In industries characterized by high regulation or fiduciary responsibility, such as finance, law, or compliance, the communication culture is highly formal. In these environments, the allowance for casual language, including expressions of laughter, is minimal to maintain documented professionalism. Conversely, organizations in creative fields or early-stage technology startups often have a more relaxed culture that tolerates higher levels of informality.
Understanding this cultural baseline helps the sender calibrate their tone to align with organizational norms. Following the lead of respected communicators within the company is a prudent strategy. When in doubt about whether the culture permits informality, defaulting to a more formal approach consistently reduces risk.
Professional Alternatives to Explicit Laughter
When the context is ambiguous or the relationship is too new to risk direct laughter, professional alternatives convey warmth and amusement without the potential pitfalls. These phrases serve as a safe fallback strategy that affirms the connection without compromising professional decorum. The language chosen should acknowledge the positive emotion while remaining focused on the exchange.

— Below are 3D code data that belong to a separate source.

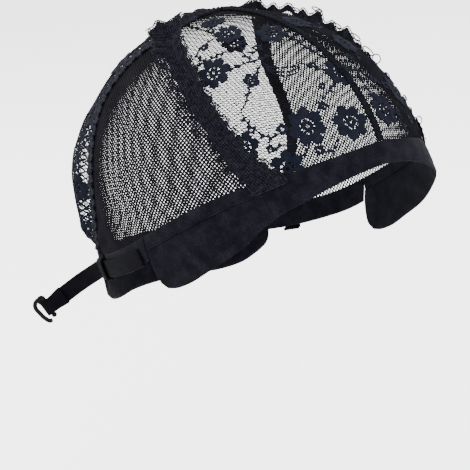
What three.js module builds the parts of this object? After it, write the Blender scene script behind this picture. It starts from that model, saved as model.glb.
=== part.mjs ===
// A lace wig cap with side nets, ruffled seams, an elastic edge band, ear tabs and an adjuster strap.
// Millimetres, +Z up, the forehead at -Y and the wearer's right at -X.
// The origin is the inside of the crown, straight above the middle of the head hollow.
import * as THREE from "three";

// Head hollow
const headWidth = 135;
const headLength = 192;
const crownHeight = 76.5;
const lowerWallTaper = 0.45;

// Cloth and clearances
const laceThickness = 1.0;
const netThickness = 1.0;
const netTopShare = 0.93;
const seamGap = 0.4;
const layerGap = 0.4;

// Edge bands
const bandThickness = 1.6;
const casingThickness = 2.0;
const tabThickness = 1.4;
const napeThickness = 1.8;
const napeFlare = 2.6;
const leftTempleFlare = 4;
const templeFlareReach = 0.7;
const casingDrop = 0.38;

// Centre tape and seam trims
const tapeWidth = 3.6;
const tapeThickness = 0.9;
const ruffleWidth = 13;
const ruffleThickness = 1.1;
const ruffleWaveLength = 7.2;
const ruffleLift = 3.4;
const ruffleWaveHeight = 1.9;
const ruffleScallop = 0.7;
const ruffleShoulder = 0.55;
const ruffleCurl = 1.4;
const ruffleEdgeShift = 0.6 * Math.PI;
const ruffleFootLift = 0.25;
const crownRuffleLift = 0.3;
const rearTrimTopWidth = 7.4;
const rearTrimFootWidth = 4.6;
const rearTrimThickness = 1.0;
const rearTrimWaveLength = 6;
const rearTrimWaveHeight = 0.9;
const trimStandOff = 7.4;
const crownRuffleStandOff = 4.4;
const trimFootGap = 2.4;

// Loose back lace
const backBulge = 5.2;
const backHalfWidth = 62;
const backBulgeShares = { footStart: 0.02, footFull: 0.28, crownFull: 0.26, crownEnd: 0.52 };
const backFoldDepth = 0.9;
const backFoldCount = 5;
const backFlatMargin = 5.5;
const backBulgeRun = 14;

// Adjuster strap, its keepers and its hook
const strapWidth = 8.4;
const strapThickness = 1.1;
const strapFreeLength = 44;
const foldLength = 10.5;
const keeperLength = 9;
const keeperThickness = 1.1;
const keeperFoot = 1.5;
const keeperRoom = 0.6;
const keeperStep = 0.1;
const hookWire = 1.8;
const hookBar = 11;
const hookReach = 6;
const hookMouth = 1.2;

// Angles around the head are counted from the forehead, and rise is up from the widest level.
const crownCorner = { turn: 112, rise: 66 };
const templeTop = { turn: 43.5, rise: 9 };
const templeFoot = { turn: 39.5, rise: -1.5 };
const earTop = { turn: 87, rise: -11.2 };
const napeCorner = { turn: 126, rise: -26.6 };
const bandTopRise = 17.3;
const bandFootRise = 9.8;
const crownSeamRise = 81.5;

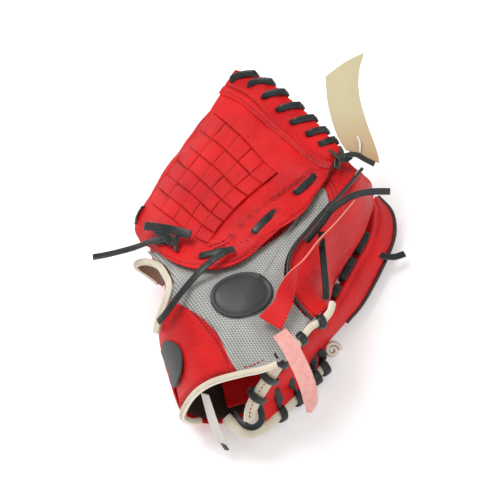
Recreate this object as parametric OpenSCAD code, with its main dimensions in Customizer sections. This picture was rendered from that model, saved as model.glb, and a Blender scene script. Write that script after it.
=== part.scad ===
// Baseball glove, closed, lying on its finger side with the thumb side up.
// X runs towards the open mouth of the pocket, Y from the wrist to the web, Z up.
// Each leather piece is a thin patch stretched between four seam curves.

/* [Leather] */
// Thickness of the outer leather
leather_t = 2.4; // [1.6:0.2:3]
// Thickness of the soft inner lining
lining_t = 1.4; // [0.8:0.2:2]
// Thickness of the air mesh on the thumb's back
mesh_t = 2.4; // [1.6:0.2:3]
// Thickness of the felt pads
pad_t = 5; // [3:0.5:6]

/* [Lacing] */
// Width of the rawhide lace
lace_w = 5; // [4:0.2:6]
// Thickness of the rawhide lace
lace_t = 2; // [1.6:0.2:2.4]
// Width of the black welting
welt_d = 2.4; // [1.6:0.2:3]
// Width of the rolled binding
binding_d = 5; // [4:0.5:7]

/* [Fingers] */
// Width of the index finger stall
index_w = 29; // [24:1:30]
// Width of the middle finger stall
middle_w = 35; // [28:1:36]
// Width of the ring finger stall
ring_w = 38; // [30:1:38]
// Width of the little finger stall
pinky_w = 38; // [30:1:38]
// Height of a finger stall
stall_h = 22; // [18:1:23]
// Wall of a finger stall, leather and lining together
stall_wall = 3; // [2:0.5:4]

/* [Web] */
// Straps of the woven basket that run from the wrist to the top
weave_long_count = 5; // [4:1:6]
// Straps that cross them
weave_cross_count = 6; // [5:1:7]
// Thickness of a woven strap
weave_t = 1.4; // [1.2:0.2:1.6]

/* [Trim] */
// Long axis of the oval patch
oval_w = 47; // [40:1:50]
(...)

Using polite, softening language allows the sender to respond positively to a humorous message without resorting to acronyms or punctuation. Phrases such as “That made my day,” “I appreciate the light moment,” or “Thanks for the chuckle” clearly communicate amusement. This strategy validates the sender’s attempt at humor while keeping the response within a controlled, professional framework.
These alternatives are effective because they shift the focus to the sender’s appreciation of the message itself. They are unambiguous, universally understood, and maintain professionalism across varied audiences and cultures. Employing this language ensures the exchange remains cordial and personable while upholding business correspondence standards.